Investments in sexual and reproductive health and rights (SRHR) have profound and measurable benefits: Not only do they promote health and well-being throughout people’s lives, but they can also lead to improvements in education, gender equality, political stability, economic development and environmental sustainability.1

Canada’s support for family planning

Canada has made strong and bold commitments for investments in the health, rights and well-being of women and girls worldwide. In 2019, the Government of Canada announced that it would dedicate CA$700 million per year for 10 years, starting in 2023, to support women’s and girls’ SRHR.2 This funding level, supported under the country’s Feminist International Assistance Policy,3 represents a substantial increase from a prior investment of CA$650 million over a three-year period (2017–2020). The impact of these investments will likely be bolstered by Canada’s financial commitments made through the 2021 Generation Equality Forum to address gender-based inequalities.4

Canada’s focus on SRHR prioritizes areas that are often neglected in foreign assistance: family planning and contraceptive care, comprehensive sexuality education, safe and legal abortion, and advocacy for SRHR. This focus also includes accountability mechanisms for tracking support in these neglected areas and resulting outcomes.

Family planning and contraceptive care is part of an essential, comprehensive package of SRHR services and information.1 Investments in expanding access to this full range of services have substantial health impacts,5 and they are especially needed in countries and contexts where health systems are already weak or strained by challenges such as the COVID-19 pandemic. Canada’s funding for family planning also helps to respect, protect and fulfill the fundamental human right of women and girls to have control over their own sexual and reproductive health choices, which is foundational for reducing gender inequality and addressing its root causes.

Canada’s level of investment for family planning during fiscal year 2020–2021 (from April 2020 through March 2021) is expected to have increased the numbers of contraceptive users served and unintended pregnancies prevented—and therefore decreased unplanned births, unsafe abortions and maternal deaths. The continued investment in family planning made by Canada, especially as countries grapple with the effects of COVID-19, represents a sizable contribution to global health.


Fully investing in family planning as part of an essential package of health services not only saves lives and improves adolescents’ and women’s health and well-being—it also results in cost savings. Evidence for 132 low- and middle-income countries in 2019 shows that, on average, every US dollar spent on contraceptive services beyond the current level would reduce the cost of maternal, newborn and abortion care by three dollars,5 and it would lead to cost savings at the country level as well.6

Methodology and sources

Canada’s funding for family planning allocations by country and region includes bilateral amounts coded to the Development Assistance Committee (DAC) purpose code 13030 (family planning), as well as core funding to the United Nations Population Fund and to UN Women. Figures represent fiscal year (FY) 2020–2021 (April 1 to March 31) in Canadian dollars.
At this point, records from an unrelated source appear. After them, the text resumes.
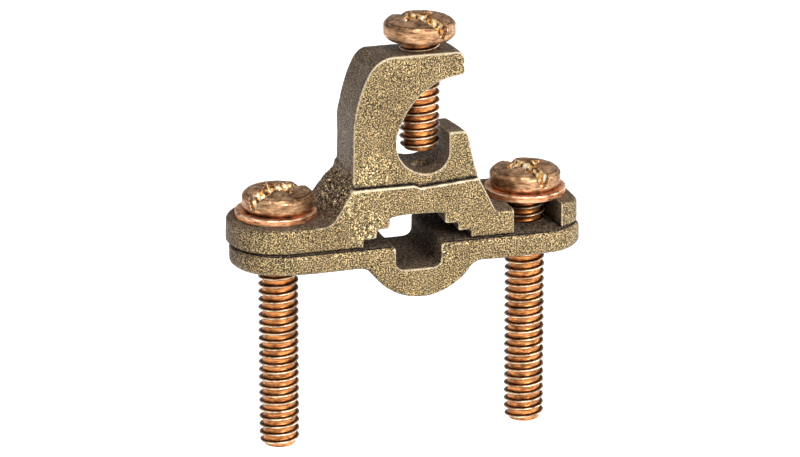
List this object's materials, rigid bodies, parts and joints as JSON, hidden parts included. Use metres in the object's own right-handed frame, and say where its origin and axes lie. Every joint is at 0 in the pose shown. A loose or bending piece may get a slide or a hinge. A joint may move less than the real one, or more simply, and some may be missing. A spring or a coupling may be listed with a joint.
{
  "type": "earth rod clamp",
  "caption": "Cast bronze clamp that grips an earth rod or pipe between two screwed jaws and holds the earth conductor in a lay-in hook under a third screw.",
  "frame": {"origin": "middle of the rod seat, halfway between the two clamp screws, on the face where the jaws meet, at mid depth of the upper jaw", "axes": "+X along the jaws towards the slotted end, +Y along the rod, +Z along the screws, up to the conductor hook"},
  "size_m": [0.0551, 0.017, 0.0677],
  "materials": {
    "cast_bronze": "sand cast",
    "silicon_bronze": "rolled and tumbled",
    "copper": "stamped"
  },
  "bodies": {
    "hook_casting": {"upper_jaw": "cast_bronze", "pivot_washer": "copper"},
    "swing": {"slot_washer": "copper"},
    "lower_jaw": {"lower_jaw": "cast_bronze"},
    "pivot_screw": {"pivot_screw": "silicon_bronze"},
    "slot_screw": {"slot_screw": "silicon_bronze"},
    "wire_screw": {"wire_screw": "silicon_bronze"}
  },
  "joints": [
    {"name": "swing_open", "type": "hinge", "parent": "hook_casting", "child": "swing", "pos_m": [-0.01985, 0, 0], "axis": [0, 0, -1], "range_deg": [0, 110]},
    {"name": "jaw_travel", "type": "slide", "parent": "swing", "child": "lower_jaw", "axis": [0, 0, -1], "range_m": [0, 0.026]},
    {"name": "pivot_screw_turn", "type": "hinge", "parent": "hook_casting", "child": "pivot_screw", "pos_m": [-0.01985, 0, 0], "axis": [0, 0, 1], "range_deg": [0, 7371]},
    {"name": "slot_screw_turn", "type": "hinge", "parent": "swing", "child": "slot_screw", "pos_m": [0.01985, 0, 0], "axis": [0, 0, 1], "range_deg": [0, 7371]},
    {"name": "wire_screw_travel", "type": "slide", "parent": "hook_casting", "child": "wire_screw", "axis": [0, 0, 1], "range_m": [-0.0009, 0.0115]}
  ],
  "couplings": [
    {"joint": "pivot_screw_turn", "follows": "jaw_travel", "rad_per_m": 4947.4},
    {"joint": "slot_screw_turn", "follows": "jaw_travel", "rad_per_m": 4947.4}
  ]
}
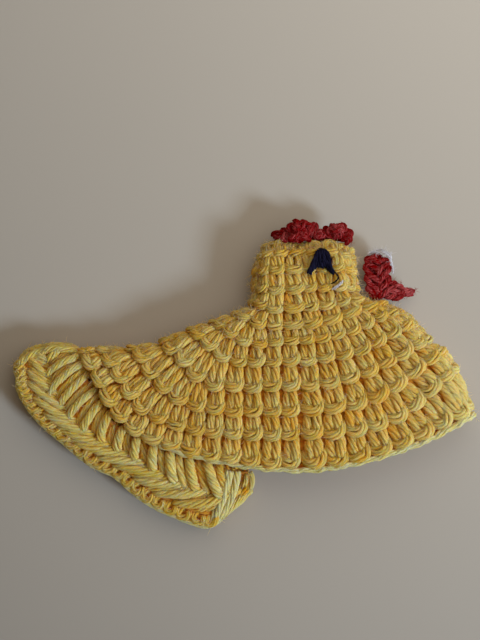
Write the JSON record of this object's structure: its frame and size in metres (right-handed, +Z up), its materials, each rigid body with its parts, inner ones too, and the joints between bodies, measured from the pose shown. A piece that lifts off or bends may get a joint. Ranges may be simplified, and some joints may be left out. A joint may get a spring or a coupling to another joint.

Amounts do not include family planning delivered through humanitarian assistance, which is coded to the DAC emergency response purpose codes.7 Global Affairs Canada considers FY 2020–2021 funding information preliminary until final verification, in March 2022. Technical information used to generate these results is available at

To estimate the annual number of contraceptive users served by funding in FY 2020–2021, we divided annual funding by the average annual cost of contraceptive use, which comes from the most recent comprehensive analysis of costs and impacts of family planning in low- and middle-income countries.5,8 Country-level per-user costs were updated to 2020 US dollars and converted to Canadian dollars. We estimated country-level impacts from 2019 findings from the same analysis. Annual total impacts were estimated as the difference between the annual number of events expected to occur among women using modern methods and the number that would occur if they relied instead on traditional methods or no method.

Though we used a similar methodology for both time periods, Just the Numbers estimates for 2020–2021 have updated impact and cost data and are not directly comparable to the prior iteration of this analysis, which covered fiscal year 2017–2018. The approach to estimating total funding for family planning is largely consistent and comparable between the two time periods.